Keep New Zealand Beautiful says more than 190,000 tonnes of litter and rubbish was collected from New Zealand streets by about 86,000 volunteers last year. That was enough to fill 120 rugby fields half a metre high with rubbish.

Sheep guts, test tubes and a fridge were among items of rubbish illegally dumped in the Bay of Plenty in the past year.

Bay of Plenty Regional Council pollution prevention team leader Stephen Mellor said the regional council had dealt with 96 instances of illegally dumped rubbish in the past 12 months.

Items included sheep guts in a Katikati stream, test tubes washed up on the beach in Tauranga, a fridge in a river at Welcome Bay and couches on a beach in Papamoa.

Mr Mellor said it was difficult to gather evidence to prove the origin of dumped waste, particularly for small scale "fly-tipping".


The council had not had any success in finding the people responsible over the past 12 months.

"Waste is often dumped in areas with little foot or vehicle traffic to reduce the chance of anybody witnessing it happening," said Mr Mellor.

However, the regional council had taken prosecution cases for illegally dumped rubbish in the past few years where it had good information on large scale operations.

The regional council dealt with illegally dumped rubbish left in locations which fell under its responsibility such as waterways.

Tauranga City Council chief executive's group general manager Kirsty Downey said there were 278 reports of illegally dumped rubbish in the 12 months to the end of April.
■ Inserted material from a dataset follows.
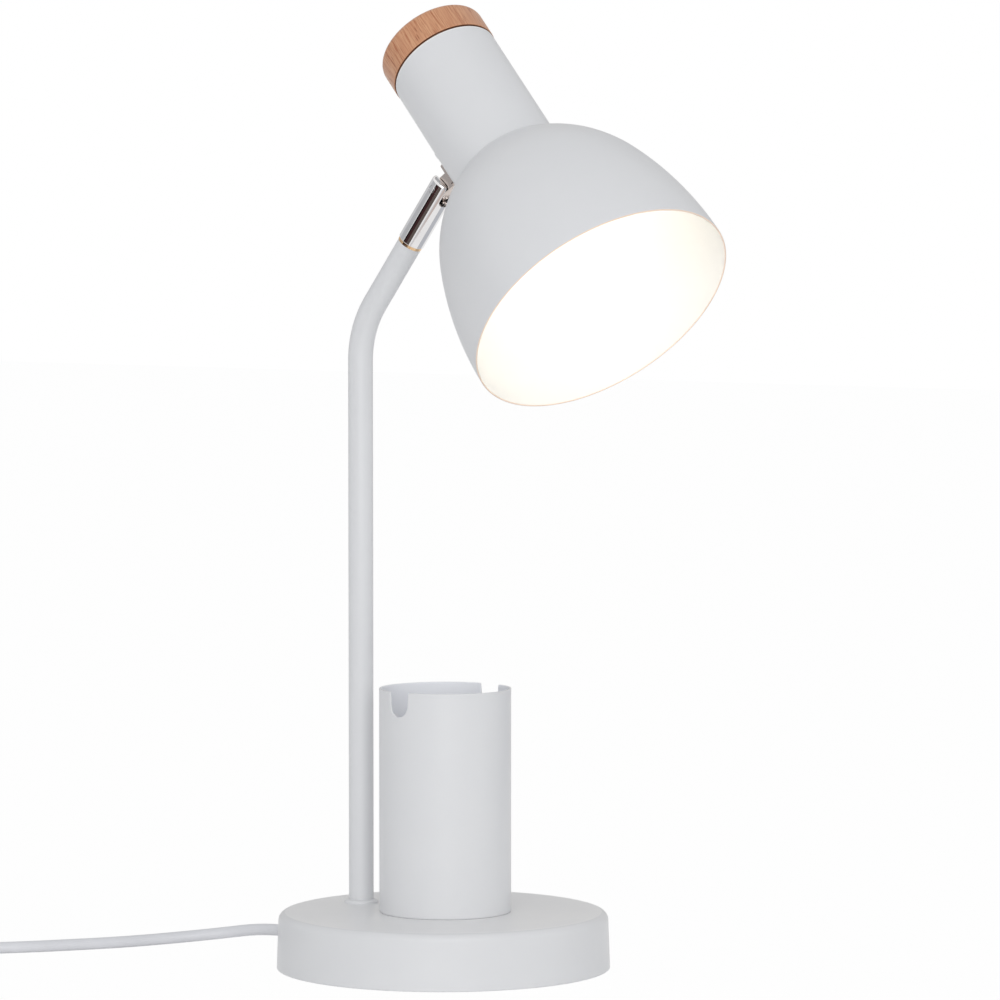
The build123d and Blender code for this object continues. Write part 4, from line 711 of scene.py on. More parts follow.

The council received about another 1300 general litter notifications.

Locations of the rubbish ranged across the whole city.

Ms Downey said only a small percentage of offenders had been identified in the past 12 months. There were five written warnings issued in the past 12 months.

Warnings were for first time offenders, issued with education to prevent re-offending.

There were 441 cases of illegally dumped rubbish recorded in the Western Bay of Plenty district in the 12 months to the beginning of April, according to council group manager customer and community services Kevin Jefferies.

Some of the district's most common dumping spots were Te Matai Rd, where rubbish had been dumped 30 times over the 12 month period, and Old Coach Rd, with 14 cases of dumping.

Mr Jefferies said no one had been caught in the act of dumping rubbish in the past 12 months. However, council staff and contractors went through the dumped rubbish and bags and retrieved any information linking people to specific dumping incidents.

He said six cases were followed up where those who dumped the rubbish were identified and fined.

Envirohub Bay of Plenty chairwoman Mary Dillon said toxic rubbish getting into streams could be an issue.

Farm waste could also get into aquifers if farmers were careless about rubbish they buried.